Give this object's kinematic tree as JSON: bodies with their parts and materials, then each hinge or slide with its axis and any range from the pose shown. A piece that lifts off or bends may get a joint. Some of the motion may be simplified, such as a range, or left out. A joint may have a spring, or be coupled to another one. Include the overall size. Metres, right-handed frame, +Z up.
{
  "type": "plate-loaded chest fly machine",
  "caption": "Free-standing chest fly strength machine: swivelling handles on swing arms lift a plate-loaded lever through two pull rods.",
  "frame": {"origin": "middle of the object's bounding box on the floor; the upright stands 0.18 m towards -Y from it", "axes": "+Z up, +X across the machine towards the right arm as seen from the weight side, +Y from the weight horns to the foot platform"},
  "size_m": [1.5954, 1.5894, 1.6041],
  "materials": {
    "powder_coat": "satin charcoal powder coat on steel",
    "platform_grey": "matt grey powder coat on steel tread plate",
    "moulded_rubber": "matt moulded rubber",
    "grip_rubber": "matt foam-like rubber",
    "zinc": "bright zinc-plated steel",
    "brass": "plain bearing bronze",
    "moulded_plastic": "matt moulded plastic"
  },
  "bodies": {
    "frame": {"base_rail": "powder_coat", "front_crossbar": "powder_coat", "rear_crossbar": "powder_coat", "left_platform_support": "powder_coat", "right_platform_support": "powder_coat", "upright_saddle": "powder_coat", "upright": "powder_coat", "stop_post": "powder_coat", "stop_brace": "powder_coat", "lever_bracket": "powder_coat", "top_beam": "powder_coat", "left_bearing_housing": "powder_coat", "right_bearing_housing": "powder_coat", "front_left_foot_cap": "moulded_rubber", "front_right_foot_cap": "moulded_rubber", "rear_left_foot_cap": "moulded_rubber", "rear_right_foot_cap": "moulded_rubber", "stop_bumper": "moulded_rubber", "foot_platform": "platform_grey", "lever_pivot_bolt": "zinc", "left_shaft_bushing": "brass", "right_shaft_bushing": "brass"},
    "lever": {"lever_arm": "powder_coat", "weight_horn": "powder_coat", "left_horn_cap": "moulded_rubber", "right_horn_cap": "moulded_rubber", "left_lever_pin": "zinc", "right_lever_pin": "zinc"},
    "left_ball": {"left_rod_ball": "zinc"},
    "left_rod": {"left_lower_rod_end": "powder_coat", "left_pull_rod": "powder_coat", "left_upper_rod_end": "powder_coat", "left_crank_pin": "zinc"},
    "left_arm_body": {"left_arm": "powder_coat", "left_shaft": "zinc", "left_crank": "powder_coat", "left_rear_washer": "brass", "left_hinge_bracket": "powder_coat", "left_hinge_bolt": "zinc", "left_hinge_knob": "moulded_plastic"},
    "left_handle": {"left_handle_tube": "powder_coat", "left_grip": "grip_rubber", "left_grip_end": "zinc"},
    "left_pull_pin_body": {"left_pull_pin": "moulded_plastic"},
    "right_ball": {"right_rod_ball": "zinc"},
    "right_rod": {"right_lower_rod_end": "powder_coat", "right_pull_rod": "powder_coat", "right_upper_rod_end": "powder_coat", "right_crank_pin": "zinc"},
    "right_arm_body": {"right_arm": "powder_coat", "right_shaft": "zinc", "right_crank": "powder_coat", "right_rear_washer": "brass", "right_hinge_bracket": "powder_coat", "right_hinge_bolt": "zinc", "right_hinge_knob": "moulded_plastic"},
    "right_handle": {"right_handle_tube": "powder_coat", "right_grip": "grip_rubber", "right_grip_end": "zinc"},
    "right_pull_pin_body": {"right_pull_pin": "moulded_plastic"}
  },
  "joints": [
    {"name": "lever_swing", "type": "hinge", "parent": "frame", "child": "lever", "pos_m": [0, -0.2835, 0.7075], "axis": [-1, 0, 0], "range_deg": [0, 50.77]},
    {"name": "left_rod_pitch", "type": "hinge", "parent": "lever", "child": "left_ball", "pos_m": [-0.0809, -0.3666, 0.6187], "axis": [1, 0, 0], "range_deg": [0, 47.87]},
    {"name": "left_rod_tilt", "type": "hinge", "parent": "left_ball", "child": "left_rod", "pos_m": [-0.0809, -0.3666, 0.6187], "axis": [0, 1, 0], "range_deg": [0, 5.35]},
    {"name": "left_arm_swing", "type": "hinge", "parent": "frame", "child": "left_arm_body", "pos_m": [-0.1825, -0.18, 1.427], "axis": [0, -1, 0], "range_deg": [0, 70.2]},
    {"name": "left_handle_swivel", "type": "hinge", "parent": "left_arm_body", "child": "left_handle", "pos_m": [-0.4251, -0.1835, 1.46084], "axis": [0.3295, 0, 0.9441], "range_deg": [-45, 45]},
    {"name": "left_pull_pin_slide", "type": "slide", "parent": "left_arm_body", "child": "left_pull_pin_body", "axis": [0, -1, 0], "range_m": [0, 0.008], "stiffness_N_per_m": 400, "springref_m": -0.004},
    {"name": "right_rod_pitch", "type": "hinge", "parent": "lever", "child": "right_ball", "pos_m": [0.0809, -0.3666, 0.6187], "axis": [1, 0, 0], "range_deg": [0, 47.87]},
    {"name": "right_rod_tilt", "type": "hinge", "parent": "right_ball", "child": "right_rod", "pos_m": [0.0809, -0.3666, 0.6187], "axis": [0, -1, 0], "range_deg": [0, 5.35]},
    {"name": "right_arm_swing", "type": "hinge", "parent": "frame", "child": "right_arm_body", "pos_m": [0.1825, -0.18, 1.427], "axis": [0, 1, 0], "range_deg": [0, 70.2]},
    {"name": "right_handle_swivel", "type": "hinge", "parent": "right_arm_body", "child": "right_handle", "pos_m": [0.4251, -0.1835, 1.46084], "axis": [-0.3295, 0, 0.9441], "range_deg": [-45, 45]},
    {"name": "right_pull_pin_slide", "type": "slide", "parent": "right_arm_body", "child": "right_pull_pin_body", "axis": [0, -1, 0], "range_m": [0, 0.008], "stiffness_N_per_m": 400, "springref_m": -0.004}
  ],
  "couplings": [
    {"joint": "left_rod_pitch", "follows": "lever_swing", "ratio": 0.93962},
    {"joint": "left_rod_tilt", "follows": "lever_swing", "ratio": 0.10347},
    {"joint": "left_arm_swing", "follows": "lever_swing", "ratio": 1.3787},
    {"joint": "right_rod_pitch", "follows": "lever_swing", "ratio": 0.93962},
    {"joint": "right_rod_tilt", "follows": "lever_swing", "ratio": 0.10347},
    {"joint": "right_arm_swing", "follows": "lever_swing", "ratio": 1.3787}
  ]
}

* * *

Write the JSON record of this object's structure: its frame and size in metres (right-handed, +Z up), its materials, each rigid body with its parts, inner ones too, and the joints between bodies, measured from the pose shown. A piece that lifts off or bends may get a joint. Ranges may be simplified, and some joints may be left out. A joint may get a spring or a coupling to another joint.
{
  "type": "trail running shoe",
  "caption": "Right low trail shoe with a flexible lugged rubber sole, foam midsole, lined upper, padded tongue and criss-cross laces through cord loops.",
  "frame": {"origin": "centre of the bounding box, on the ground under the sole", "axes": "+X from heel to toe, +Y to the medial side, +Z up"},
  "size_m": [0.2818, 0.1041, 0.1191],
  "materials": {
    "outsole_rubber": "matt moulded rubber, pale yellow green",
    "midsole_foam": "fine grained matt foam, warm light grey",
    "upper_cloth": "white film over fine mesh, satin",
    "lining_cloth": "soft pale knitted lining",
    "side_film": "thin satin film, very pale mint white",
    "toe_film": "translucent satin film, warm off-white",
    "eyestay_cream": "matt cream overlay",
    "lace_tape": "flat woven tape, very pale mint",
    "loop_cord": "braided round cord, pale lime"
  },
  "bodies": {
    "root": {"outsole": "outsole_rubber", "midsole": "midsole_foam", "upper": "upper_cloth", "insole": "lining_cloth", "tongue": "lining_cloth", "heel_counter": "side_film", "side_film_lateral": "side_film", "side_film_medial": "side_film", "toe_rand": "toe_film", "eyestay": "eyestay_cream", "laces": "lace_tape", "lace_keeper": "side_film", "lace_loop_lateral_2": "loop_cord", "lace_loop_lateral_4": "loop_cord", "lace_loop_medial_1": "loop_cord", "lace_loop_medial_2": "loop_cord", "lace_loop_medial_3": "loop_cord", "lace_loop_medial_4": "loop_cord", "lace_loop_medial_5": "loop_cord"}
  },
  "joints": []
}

Exercise aim
Go through the records and pull out each line that includes the word "joints".

Written solution
  "joints": [
Write the JSON record of this object's structure: its frame and size in metres (right-handed, +Z up), its materials, each rigid body with its parts, inner ones too, and the joints between bodies, measured from the pose shown. A piece that lifts off or bends may get a joint. Ranges may be simplified, and some joints may be left out. A joint may get a spring or a coupling to another joint.
  "joints": []